Heddon’s Mouth and Trentishoe Down – Walk Idea

Heddon’s Mouth is a favourite with walkers, offering a country pub, easy riverside walk and a pebble beach. Extend it to include Trentishoe Down and you can also enjoy some fabulous coastline and a challenging uphill.

Why it’s on my list

I’ve heard a lot about Heddon’s Mouth being a popular walking spot, ideal for an afternoon stroll with the family. I came across a great walk in a guide book that extended the route to include some coast path and a steep incline, making it more of a challenge, so we took the chance to make a day of it.

Walk Information

Location: Start in the National Trust car park by The Hunter’s Inn

Parking: National Trust car park, free for members or pay and display if not

Length of walk: Nearly 7 miles – allow 4 hours

Type of walk: Circular walk with some fantastic coastline and an easy stroll alongside the River Heddon, but one steep uphill before you get to enjoy that part. Some moderately steep downhill parts too.

Dog friendly? We did come across sheep a few times – on the hill through the woods going up to Trentishoe Down and on parts of the South West Coast Path. A good walk for dogs otherwise, so just watch out for sheep and keep dog leads and harnesses close to hand.

Overall verdict

This part of Exmoor simply has to be visited. The coastline is gorgeous, the riverside walk is peaceful, the sound of the waves crashing on the rocks is revitalising. There are challenging parts to this walk, but it’s worth the effort.

We did this during the winter on a day that was a bit murky – I will definitely be coming back in the summer on a sunny day to see it in its full glory!

The route

The route we followed is taken from Pathfinder Guides’ North and Mid Devon Walks.

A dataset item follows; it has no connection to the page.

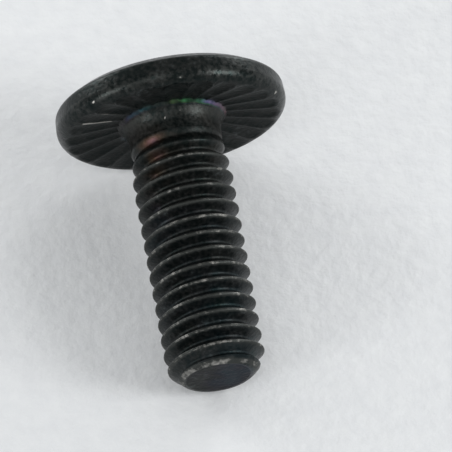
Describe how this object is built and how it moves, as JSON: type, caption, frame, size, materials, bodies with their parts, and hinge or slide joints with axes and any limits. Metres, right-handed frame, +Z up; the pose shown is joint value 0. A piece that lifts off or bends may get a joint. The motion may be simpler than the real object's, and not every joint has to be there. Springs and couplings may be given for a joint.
{
  "type": "machine screw",
  "caption": "Black button-head machine screw with a wide flange ribbed underneath, a hexagon socket and a short right-hand thread.",
  "frame": {"origin": "on the floor, under the middle of the screw as it lies at rest", "axes": "+Z up, tip towards -Y and down by 14 degrees, head towards +Y, +X across the flange"},
  "size_m": [0.0134, 0.0196, 0.0133],
  "materials": {
    "steel": "black oxide, oiled, satin, with bare edges on the thread crests and temper colours in the grooves"
  },
  "bodies": {
    "root": {"screw": "steel"}
  },
  "joints": []
}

The version we used can be purchased from Amazon here.

The walk starts in the direction of The Hunter’s Inn – walk alongside the road that passes to the left of it, crossing the Heddon River, and just before the next bridge you turn left through a gate onto a bridleway. At a junction of footpaths turn right to pass to the left of a pretty cottage, meeting another path.

Cottage on walk between Hunter’s Inn and Trentishoe Down

Take a path through woodland, and at a fork follow the path that descends along an old wall to come to a lane. Turn left, and after a bit turn right, following signs for Ladies Mile. You’ll walk through some fairly steep woodland here, so take your time.

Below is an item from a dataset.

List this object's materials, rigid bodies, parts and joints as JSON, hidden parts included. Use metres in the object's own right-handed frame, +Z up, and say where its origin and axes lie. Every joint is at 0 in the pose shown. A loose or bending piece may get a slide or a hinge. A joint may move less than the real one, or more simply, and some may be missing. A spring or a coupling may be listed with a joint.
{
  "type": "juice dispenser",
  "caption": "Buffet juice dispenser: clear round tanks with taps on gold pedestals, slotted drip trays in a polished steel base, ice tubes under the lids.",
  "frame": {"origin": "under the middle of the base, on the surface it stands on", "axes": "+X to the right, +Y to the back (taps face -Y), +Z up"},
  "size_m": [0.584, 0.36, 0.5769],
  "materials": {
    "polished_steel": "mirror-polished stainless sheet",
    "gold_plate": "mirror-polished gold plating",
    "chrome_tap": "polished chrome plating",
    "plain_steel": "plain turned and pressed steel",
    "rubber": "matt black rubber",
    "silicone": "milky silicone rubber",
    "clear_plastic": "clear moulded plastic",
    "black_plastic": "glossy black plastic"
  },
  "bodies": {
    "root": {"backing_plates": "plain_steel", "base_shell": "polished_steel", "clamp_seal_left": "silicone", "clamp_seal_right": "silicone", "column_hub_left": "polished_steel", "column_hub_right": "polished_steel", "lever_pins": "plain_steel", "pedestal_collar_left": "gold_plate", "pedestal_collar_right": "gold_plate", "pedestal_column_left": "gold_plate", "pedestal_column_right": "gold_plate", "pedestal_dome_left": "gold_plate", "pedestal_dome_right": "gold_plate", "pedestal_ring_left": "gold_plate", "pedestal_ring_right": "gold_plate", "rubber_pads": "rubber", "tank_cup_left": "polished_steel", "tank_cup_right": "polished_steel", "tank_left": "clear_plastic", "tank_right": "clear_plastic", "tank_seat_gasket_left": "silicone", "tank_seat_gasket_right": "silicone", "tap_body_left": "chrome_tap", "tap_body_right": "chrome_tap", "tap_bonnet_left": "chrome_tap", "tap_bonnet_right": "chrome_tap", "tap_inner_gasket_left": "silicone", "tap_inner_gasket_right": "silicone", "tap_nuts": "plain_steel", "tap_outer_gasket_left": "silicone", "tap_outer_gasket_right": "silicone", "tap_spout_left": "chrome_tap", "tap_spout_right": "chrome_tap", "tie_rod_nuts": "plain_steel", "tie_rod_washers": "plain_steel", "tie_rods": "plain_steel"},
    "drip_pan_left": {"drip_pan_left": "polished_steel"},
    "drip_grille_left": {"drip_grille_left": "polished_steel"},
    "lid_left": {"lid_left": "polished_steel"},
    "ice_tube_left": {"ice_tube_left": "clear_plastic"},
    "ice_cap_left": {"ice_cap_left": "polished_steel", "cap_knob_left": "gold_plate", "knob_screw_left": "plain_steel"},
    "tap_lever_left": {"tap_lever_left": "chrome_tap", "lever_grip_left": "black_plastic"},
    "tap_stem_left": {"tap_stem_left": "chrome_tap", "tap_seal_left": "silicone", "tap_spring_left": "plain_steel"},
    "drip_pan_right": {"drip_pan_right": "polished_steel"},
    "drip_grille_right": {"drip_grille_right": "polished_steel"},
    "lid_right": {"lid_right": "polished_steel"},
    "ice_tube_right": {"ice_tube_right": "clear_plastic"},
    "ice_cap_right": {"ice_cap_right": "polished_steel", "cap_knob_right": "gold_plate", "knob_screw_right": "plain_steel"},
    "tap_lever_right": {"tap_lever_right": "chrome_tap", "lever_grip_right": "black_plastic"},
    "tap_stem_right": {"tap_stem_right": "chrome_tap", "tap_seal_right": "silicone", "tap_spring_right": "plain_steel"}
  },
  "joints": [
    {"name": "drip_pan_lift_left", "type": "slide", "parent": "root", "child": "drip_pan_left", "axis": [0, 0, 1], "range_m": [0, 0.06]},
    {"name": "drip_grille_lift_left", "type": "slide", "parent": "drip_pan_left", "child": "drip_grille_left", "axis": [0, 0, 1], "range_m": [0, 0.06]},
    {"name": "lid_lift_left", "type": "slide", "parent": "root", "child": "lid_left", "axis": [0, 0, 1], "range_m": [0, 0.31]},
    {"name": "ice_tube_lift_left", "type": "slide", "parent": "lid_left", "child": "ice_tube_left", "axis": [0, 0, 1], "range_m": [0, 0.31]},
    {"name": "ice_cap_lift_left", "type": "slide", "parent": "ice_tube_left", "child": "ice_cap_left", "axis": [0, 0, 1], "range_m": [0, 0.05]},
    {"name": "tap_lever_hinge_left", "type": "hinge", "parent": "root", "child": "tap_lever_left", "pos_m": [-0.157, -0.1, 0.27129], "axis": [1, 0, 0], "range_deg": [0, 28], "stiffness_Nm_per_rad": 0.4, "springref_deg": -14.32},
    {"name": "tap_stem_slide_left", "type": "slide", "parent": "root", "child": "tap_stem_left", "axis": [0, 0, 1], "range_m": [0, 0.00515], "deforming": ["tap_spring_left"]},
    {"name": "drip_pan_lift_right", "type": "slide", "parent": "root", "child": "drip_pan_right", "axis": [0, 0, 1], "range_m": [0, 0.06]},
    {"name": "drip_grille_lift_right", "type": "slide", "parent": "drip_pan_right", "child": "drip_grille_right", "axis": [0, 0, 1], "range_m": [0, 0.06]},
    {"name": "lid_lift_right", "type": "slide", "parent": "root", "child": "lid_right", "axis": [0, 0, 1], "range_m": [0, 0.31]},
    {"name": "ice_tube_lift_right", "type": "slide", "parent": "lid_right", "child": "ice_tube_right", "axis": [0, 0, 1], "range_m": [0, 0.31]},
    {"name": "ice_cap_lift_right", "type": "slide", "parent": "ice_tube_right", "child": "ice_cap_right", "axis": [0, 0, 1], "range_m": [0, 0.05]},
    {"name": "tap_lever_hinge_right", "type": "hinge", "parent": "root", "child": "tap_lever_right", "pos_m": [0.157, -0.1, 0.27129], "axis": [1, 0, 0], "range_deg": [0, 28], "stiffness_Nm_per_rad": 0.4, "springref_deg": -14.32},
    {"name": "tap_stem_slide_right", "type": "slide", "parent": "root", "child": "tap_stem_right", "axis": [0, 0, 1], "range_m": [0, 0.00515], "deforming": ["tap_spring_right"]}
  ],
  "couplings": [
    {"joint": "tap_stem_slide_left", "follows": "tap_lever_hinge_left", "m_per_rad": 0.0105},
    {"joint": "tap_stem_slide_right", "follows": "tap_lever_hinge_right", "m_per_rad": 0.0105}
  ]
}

Before you get to Trentishoe Manor, you’ll come to a path that bears uphill and right, with a lane below you. We took a little trip down to the lane as we spotted something we wanted to investigate further (a donkey!), but it’s the path that goes uphill that you need to take next.

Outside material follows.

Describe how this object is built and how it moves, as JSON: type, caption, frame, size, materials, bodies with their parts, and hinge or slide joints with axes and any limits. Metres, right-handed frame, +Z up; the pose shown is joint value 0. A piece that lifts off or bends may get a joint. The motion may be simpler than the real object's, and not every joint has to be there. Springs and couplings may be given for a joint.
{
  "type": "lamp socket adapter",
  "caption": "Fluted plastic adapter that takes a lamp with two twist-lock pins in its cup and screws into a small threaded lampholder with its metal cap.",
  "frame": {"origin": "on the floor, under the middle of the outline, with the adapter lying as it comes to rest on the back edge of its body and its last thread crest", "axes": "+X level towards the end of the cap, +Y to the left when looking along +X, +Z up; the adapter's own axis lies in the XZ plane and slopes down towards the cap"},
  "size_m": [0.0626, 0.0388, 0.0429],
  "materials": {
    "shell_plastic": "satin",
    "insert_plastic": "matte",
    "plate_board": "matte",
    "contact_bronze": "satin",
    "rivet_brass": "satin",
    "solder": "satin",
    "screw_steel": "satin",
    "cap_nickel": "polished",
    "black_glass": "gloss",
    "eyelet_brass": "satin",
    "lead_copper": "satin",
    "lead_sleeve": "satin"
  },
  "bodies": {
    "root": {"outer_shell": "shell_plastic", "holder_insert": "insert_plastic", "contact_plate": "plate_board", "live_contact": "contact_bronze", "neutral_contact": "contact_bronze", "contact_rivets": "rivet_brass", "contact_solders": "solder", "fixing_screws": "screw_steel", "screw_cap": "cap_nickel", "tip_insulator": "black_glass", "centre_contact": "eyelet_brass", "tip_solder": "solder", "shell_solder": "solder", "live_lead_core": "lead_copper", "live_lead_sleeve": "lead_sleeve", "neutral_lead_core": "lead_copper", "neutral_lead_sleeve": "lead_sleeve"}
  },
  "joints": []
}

Donkey near Trentishoe Down

Path up to Trentishoe Down

This is where the tough uphill begins, which rises steadily uphill through woodland and then emerges into open moorland.

Sheep on path heading up to Trentishoe Down

Keep going onwards as it levels out, following the track, and eventually you will pass a caravan and house on your left to come across a road.

Turn right and follow this road for a little while as it descends, and at the first parking area on the left, go through it to come across a grassy path that will take you down to the South West Coast Path. 

South West Coast Path heading towards Heddon Valley

Once you’re on the coast path, simply follow it, enjoying the fantastic views that culminate with a stunning panoramic view of the sea, cliffs and the Heddon Valley.

Looking towards cliffs by Heddon’s Mouth

Above Heddon Valley

The path will then take you down into the valley and is steep in parts, zigzagging down the hill.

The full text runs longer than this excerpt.